Lemma 3.1[18, Proposition 2.2]  Let $A_{1}, A_{2} \in B(H)$, $B_{1}, B_{2} \in B(K)$ be non-negative operators. If $A_{1}$ and $B_{1}$ are non-zero, then the following assertions are equivalent:

(ⅰ) $A_{1} \otimes B_{1} \leq A_{2 }\otimes B_{2}$.

(ⅱ) There exists $c > 0$ for which $A_{1} \leq cA_{2}$ and $B_{1} \leq c^{-1}B_{2}$.

Theorem 3.2  Let $T$, $S$ $\in B(H)$ be non-zero operators. Then $T\otimes S$ is a $*$- $A(k)$ operator if and only if $T$ and $S$ are $*$- $A(k)$ operators.

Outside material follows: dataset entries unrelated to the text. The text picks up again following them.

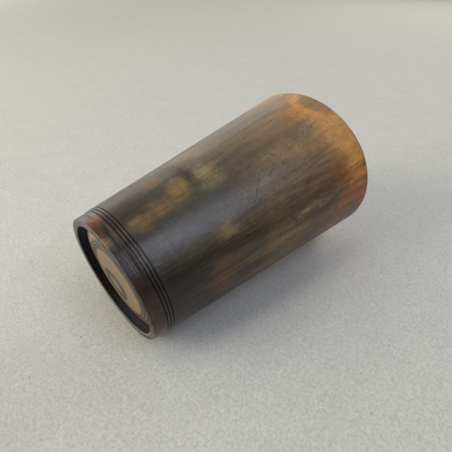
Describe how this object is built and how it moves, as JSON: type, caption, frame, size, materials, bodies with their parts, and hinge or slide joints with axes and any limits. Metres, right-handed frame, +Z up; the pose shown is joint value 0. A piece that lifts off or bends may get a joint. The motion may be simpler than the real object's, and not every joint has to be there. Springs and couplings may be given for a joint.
{
  "type": "drinking cup",
  "caption": "Tapered drinking cup of turned horn: oval mouth, lines incised over a round foot, and a recessed base disc sprung into a seat in the wall.",
  "frame": {"origin": "centre of the foot, on the surface that the cup stands on", "axes": "+Z up the cup's axis from the foot to the mouth; X the long way across the oval mouth, Y the short way"},
  "size_m": [0.076, 0.07, 0.11],
  "materials": {
    "dark_horn": null,
    "pale_horn": "pale tan horn plate, satin, with darker growth lines that show as nested rings"
  },
  "bodies": {
    "root": {"horn_wall": "dark_horn", "base_disc": "pale_horn"}
  },
  "joints": []
}
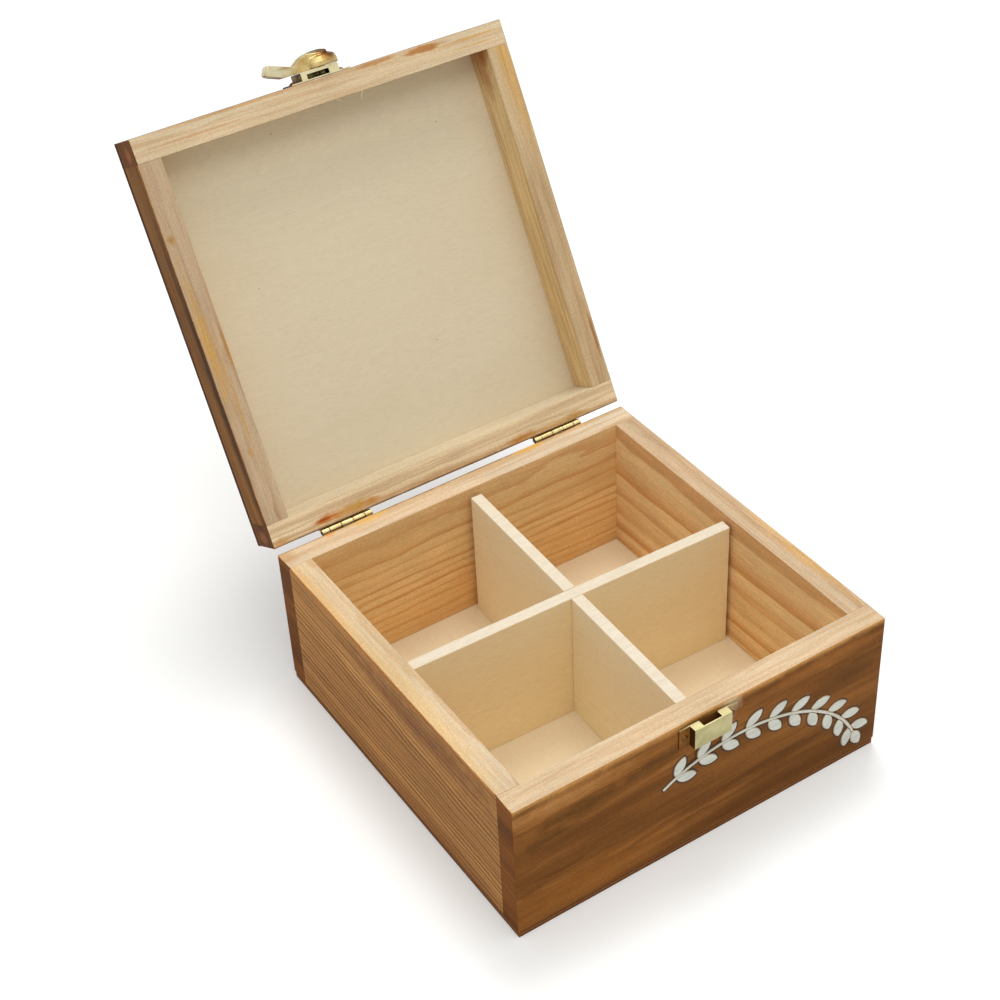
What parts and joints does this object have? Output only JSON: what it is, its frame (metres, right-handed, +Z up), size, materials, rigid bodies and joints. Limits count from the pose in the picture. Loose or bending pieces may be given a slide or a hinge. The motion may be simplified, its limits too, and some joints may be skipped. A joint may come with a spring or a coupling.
{
  "type": "wooden box",
  "caption": "Square pine keepsake box with a hinged lid held open by stops, a swing latch, a lift-out cross divider and a white leaf sprig on the front.",
  "frame": {"origin": "centre of the underside of the bottom panel", "axes": "+X to the right along the latch face, +Y from the latch face to the hinges, +Z up"},
  "size_m": [0.16, 0.2588, 0.2117],
  "materials": {
    "pine": "pine boards, stained mid brown outside, bare and pale inside and on the rims",
    "plywood": "sanded bare plywood",
    "latch_brass": "thin bright brass plating on pressed steel",
    "hinge_brass": "thin brass plating on pressed steel",
    "white_paint": "thick matt white paint"
  },
  "bodies": {
    "box": {"front_board": "pine", "back_board": "pine", "left_board": "pine", "right_board": "pine", "bottom_panel": "plywood", "catch_plate": "latch_brass", "catch_nails": "latch_brass", "hinge_left_box_leaf": "hinge_brass", "hinge_right_box_leaf": "hinge_brass", "hinge_left_pin": "hinge_brass", "hinge_right_pin": "hinge_brass", "hinge_box_nails": "latch_brass", "leaf_inlays": "white_paint"},
    "lid": {"lid_front_rail": "pine", "lid_back_rail": "pine", "lid_left_rail": "pine", "lid_right_rail": "pine", "lid_top_panel": "plywood", "hinge_left_lid_leaf": "hinge_brass", "hinge_right_lid_leaf": "hinge_brass", "hinge_lid_nails": "latch_brass", "latch_bracket": "latch_brass", "latch_nails": "latch_brass"},
    "latch": {"latch_lever": "latch_brass", "latch_hook": "latch_brass", "latch_rivet": "latch_brass"},
    "divider": {"long_divider": "plywood", "cross_divider": "plywood"}
  },
  "joints": [
    {"name": "lid_hinge", "type": "hinge", "parent": "box", "child": "lid", "pos_m": [0, 0.08135, 0.063], "axis": [1, 0, 0], "range_deg": [0, 119]},
    {"name": "latch_turn", "type": "hinge", "parent": "lid", "child": "latch", "pos_m": [0.003, 0.16395, 0.2017], "axis": [0, 0.4848, 0.8746], "range_deg": [0, 78]},
    {"name": "divider_lift", "type": "slide", "parent": "box", "child": "divider", "axis": [0, 0, 1], "range_m": [0, 0.01]}
  ]
}
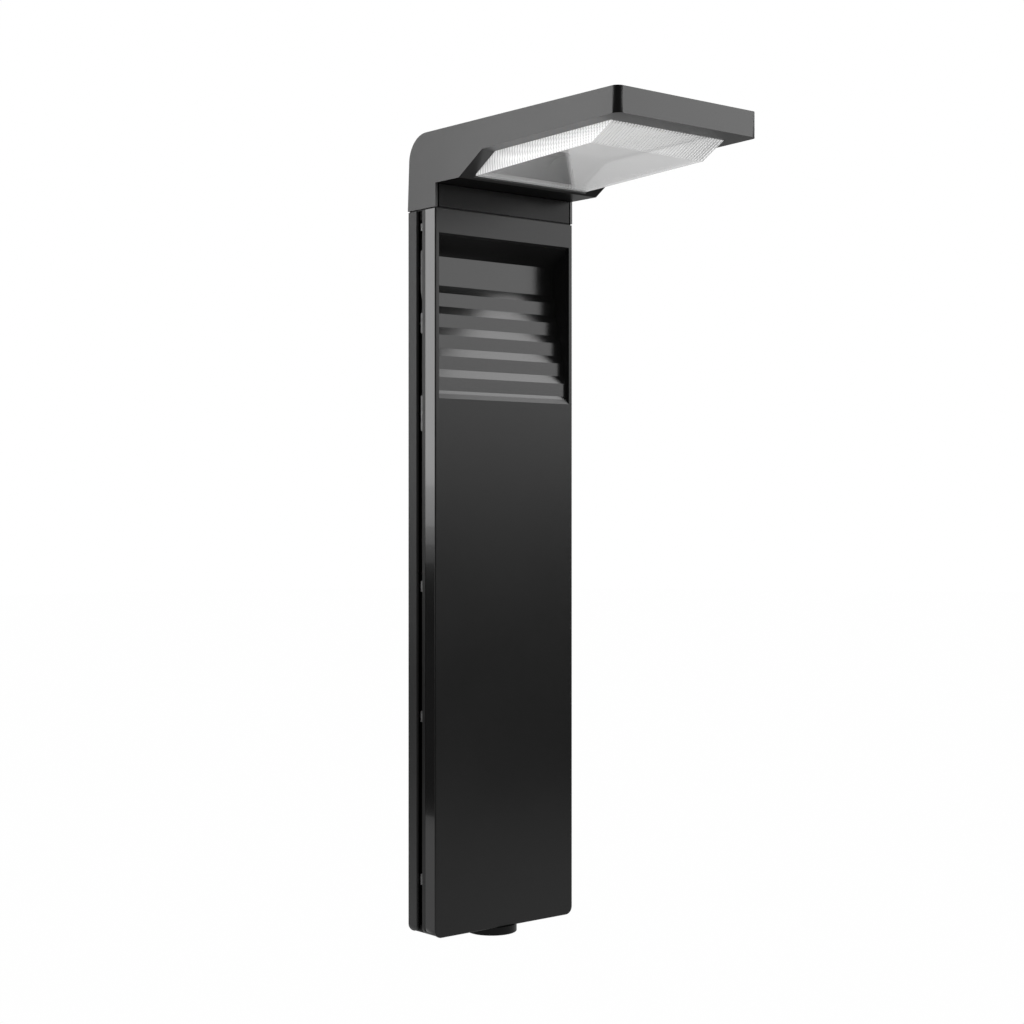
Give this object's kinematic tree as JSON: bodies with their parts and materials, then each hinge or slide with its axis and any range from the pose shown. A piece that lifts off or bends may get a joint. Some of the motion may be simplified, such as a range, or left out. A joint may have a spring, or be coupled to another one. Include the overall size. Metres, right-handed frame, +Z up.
{
  "type": "bollard light",
  "caption": "Flat two-shell bollard light with a stepped recess in its face and an overhanging lamp head with a prismatic lens, on a round threaded hub.",
  "frame": {"origin": "on the hub's axis, in the plane of the column's foot, centred in the column's section", "axes": "+Z up along the column, -Y the way the head reaches out over the path, +X to the right as seen from behind the front face; the part mirrors across the X = 0 plane outside, the leads inside don't"},
  "size_m": [0.2, 0.3413, 0.8895],
  "materials": {
    "coated_aluminium": "satin graphite-black powder coat on aluminium",
    "gloss_strip": "high-gloss black strip",
    "lens_clear": "clear prismatic acrylic with fine vertical flutes",
    "rubber_black": "matt black EPDM",
    "mill_aluminium": "mill-finish aluminium",
    "zinc_steel": "zinc-plated steel",
    "white_plastic": "matt white moulded plastic",
    "grey_plastic": "grey moulded plastic",
    "board_white": "white solder mask over an aluminium-core board",
    "emitter_yellow": "silicone over yellow phosphor",
    "lead_black": "black PVC-sheathed lead"
  },
  "bodies": {
    "root": {"baffle_nuts": "zinc_steel", "baffle_pads": "zinc_steel", "base_hub": "coated_aluminium", "base_plate": "mill_aluminium", "board_connector": "white_plastic", "board_screws": "zinc_steel", "column_cap": "mill_aluminium", "driver_lead": "lead_black", "driver_screws": "zinc_steel", "earth_nut": "zinc_steel", "earth_terminal": "zinc_steel", "front_shell": "coated_aluminium", "gap_spacers": "zinc_steel", "gear_tray": "mill_aluminium", "head_bolts": "zinc_steel", "head_housing": "coated_aluminium", "head_lead": "lead_black", "heat_plate": "mill_aluminium", "heat_plate_screws": "zinc_steel", "hub_screws": "zinc_steel", "inlet_grommet": "rubber_black", "joint_gasket": "rubber_black", "lead_clips": "grey_plastic", "lead_gland": "rubber_black", "led_board": "board_white", "led_driver": "white_plastic", "led_emitters": "emitter_yellow", "left_rail": "mill_aluminium", "left_trim": "gloss_strip", "lens": "lens_clear", "lens_clamp_screws": "zinc_steel", "lens_clamps": "zinc_steel", "lens_gasket": "rubber_black", "neck_plate": "coated_aluminium", "neck_plate_screws": "zinc_steel", "pad_screws": "zinc_steel", "rail_screws": "zinc_steel", "rear_shell": "coated_aluminium", "rear_shell_screws": "zinc_steel", "recess_baffle": "coated_aluminium", "reflector_tray": "white_plastic", "right_rail": "mill_aluminium", "right_trim": "gloss_strip", "spacer_screws": "zinc_steel", "surge_lead": "lead_black", "surge_protector": "grey_plastic", "terminal_block": "grey_plastic", "tray_screws": "zinc_steel"}
  },
  "joints": []
}
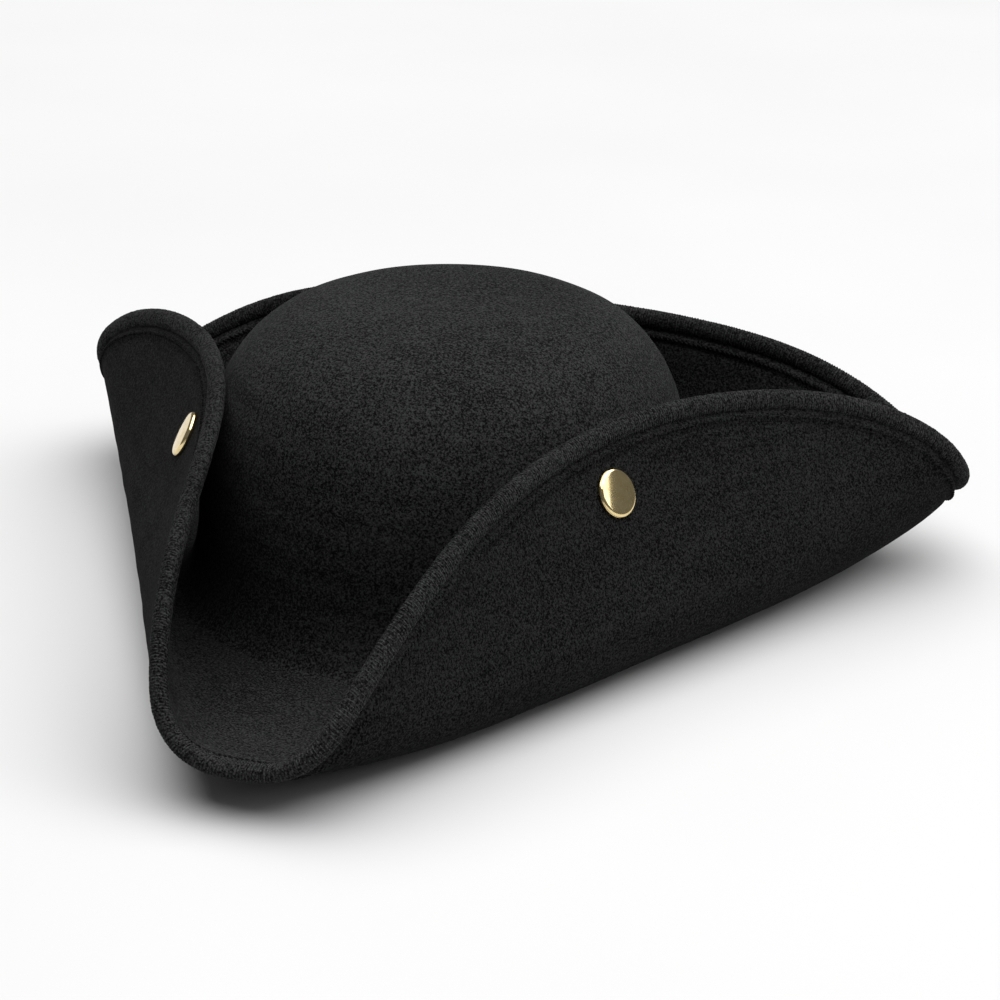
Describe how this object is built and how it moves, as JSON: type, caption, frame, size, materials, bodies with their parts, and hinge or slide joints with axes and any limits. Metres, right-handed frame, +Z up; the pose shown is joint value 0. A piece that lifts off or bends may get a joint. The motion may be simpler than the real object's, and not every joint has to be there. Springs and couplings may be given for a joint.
{
  "type": "tricorn hat",
  "caption": "Black velour tricorn hat with a domed crown, a wide brim folded up into flaps, a stitched rolled hem and round brass buttons.",
  "frame": {"origin": "centre of the head opening, on the surface that the hat stands on", "axes": "+Z up through the crown, -Y towards the front point of the brim, +X towards the wearer's left"},
  "size_m": [0.3792, 0.3561, 0.1172],
  "materials": {
    "black_velour": "short brushed pile",
    "stiffener": "stiff needled felt",
    "lining": "satin",
    "sweatband": "ribbed woven tape",
    "thread": "spun thread",
    "label": "woven satin, blank",
    "wire": "drawn",
    "ferrule": "crimped",
    "button_brass": "polished, lightly scratched",
    "button_post": "plain",
    "washer": "matte"
  },
  "bodies": {
    "root": {"back_button_cap": "button_brass", "back_button_post": "button_post", "brim_board": "stiffener", "brim_under_velour": "black_velour", "brim_wire": "wire", "crown_lining": "lining", "crown_shell": "stiffener", "hem_lock_stitch_top": "thread", "hem_lock_stitch_under": "thread", "hem_overlock": "thread", "hem_roll": "black_velour", "left_backing_washer": "washer", "left_button_cap": "button_brass", "left_button_post": "button_post", "left_tack_thread": "thread", "right_backing_washer": "washer", "right_button_cap": "button_brass", "right_button_post": "button_post", "right_tack_thread": "thread", "size_label": "label", "sweatband": "sweatband", "sweatband_stitches": "thread", "velour_cover": "black_velour", "wire_ferrule": "ferrule"}
  },
  "joints": []
}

Proof  By simple calculation we have

$ \begin{align*}&T \otimes S \mbox{ is a} *\mbox{-}A(k) \mbox{ operator}\\ &\Leftrightarrow[(T \otimes S)^{*}|T \otimes S|^{2k}(T \otimes S)]^{\frac{1}{k+1}}\geq |(T \otimes S)^{*}|^{2}\\ &\Leftrightarrow[(T \otimes S)^{*}|T \otimes S|^{2k}(T \otimes S)]^{\frac{1}{k+1}}- |T^{*}|^{2} \otimes |S^{*}|^{2} \geq 0\\ &\Leftrightarrow [(T^{*} \otimes S^{*})(|T|^{2k} \otimes |S|^{2k})(T \otimes S)]^\frac{1}{k+1} - |T^{*}|^{2} \otimes|S^{*}|^{2} \geq 0\\ &\Leftrightarrow (T^{*}|T|^{2k}T)^{\frac{1}{k+1}}\otimes(S^{*}|S|^{2k}S)^{\frac{1}{k+1}}-|T^{*}|^{2} \otimes |S^{*}|^{2} \geq 0\\ &\Leftrightarrow |T^{*}|^{2} \otimes [(S^{*}|S|^{2k}S)^{\frac{1}{k+1}}-|S^{*}|^{2}]+[(T^{*}|T|^{2k}T)^{\frac{1}{k+1}} -|T^{*}|^{2}] \otimes (S^{*}|S|^{2k}S)^{\frac{1}{k+1}} \geq 0. \end{align*} $

Thus the sufficiency is easily proved. Conversely, suppose that $T\otimes S$ belongs to $*$- $A(k)$. Without loss of generality, it is enough to show that $T$ belongs to $*$- $A(k)$. Since $T\otimes S$ is $*$- $A(k)$, we obtain

$ (T^{*}|T|^{2k}T)^{\frac{1}{k+1}}\otimes(S^{*}|S|^{2k}S)^{\frac{1}{k+1}}\geq |(T \otimes S)^{*}|^{2}. $

Therefore, by Lemma 3.1, there exists a positive real number $l$ for which

$ l(T^{*}|T|^{2k}T)^{\frac{1}{k+1}}\geq |T^{*}|^{2} $

and

$ l^{-1}(S^{*}|S|^{2k}S)^{\frac{1}{k+1}}\geq |S^{*}|^{2}. $

Consequently, for arbitrary $x, y \in H$, using Lemma 2.1 we have

$ \begin{align*} || T||^{2}&=|| T^{*}||^{2}=\sup\{(|T^{*}|^{2}x, x):|| x||=1\}\\ &\leq \sup\{(l(T^{*}|T|^{2k}T)^{\frac{1}{k+1}}x, x):|| x||=1\}\\ &\leq l\sup\{((T^{*}|T|^{2k}T)x, x)^{\frac{1}{1+k}}:|| x||=1\}\\ &\leq l|| T^{*}|T|^{2k}T||^{\frac{1}{1+k}}\\ &\leq l|| T||^{2} \end{align*} $

and

$ \begin{align*} || S||^{2}&=|| S^{*}||^{2}=\sup\{(|S^{*}|^{2}y, y):|| y||=1\}\\ &\leq \sup\{[l^{-1}(S^{*}|S|^{2k}S)^{\frac{1}{k+1}}y, y]:|| y||=1\}\\ &\leq l^{-1}\sup\{[(S^{*}|S|^{2k}S)y, y]^{\frac{1}{1+k}}:|| y||=1\}\\ &\leq l^{-1}|| S^{*}|S|^{2k}S||^{\frac{1}{1+k}}\\ &\leq l^{-1}|| S||^{2}. \end{align*} $

Clearly, we must have $l = 1$, and hence $T$ is a $*$- $A(k)$ operator.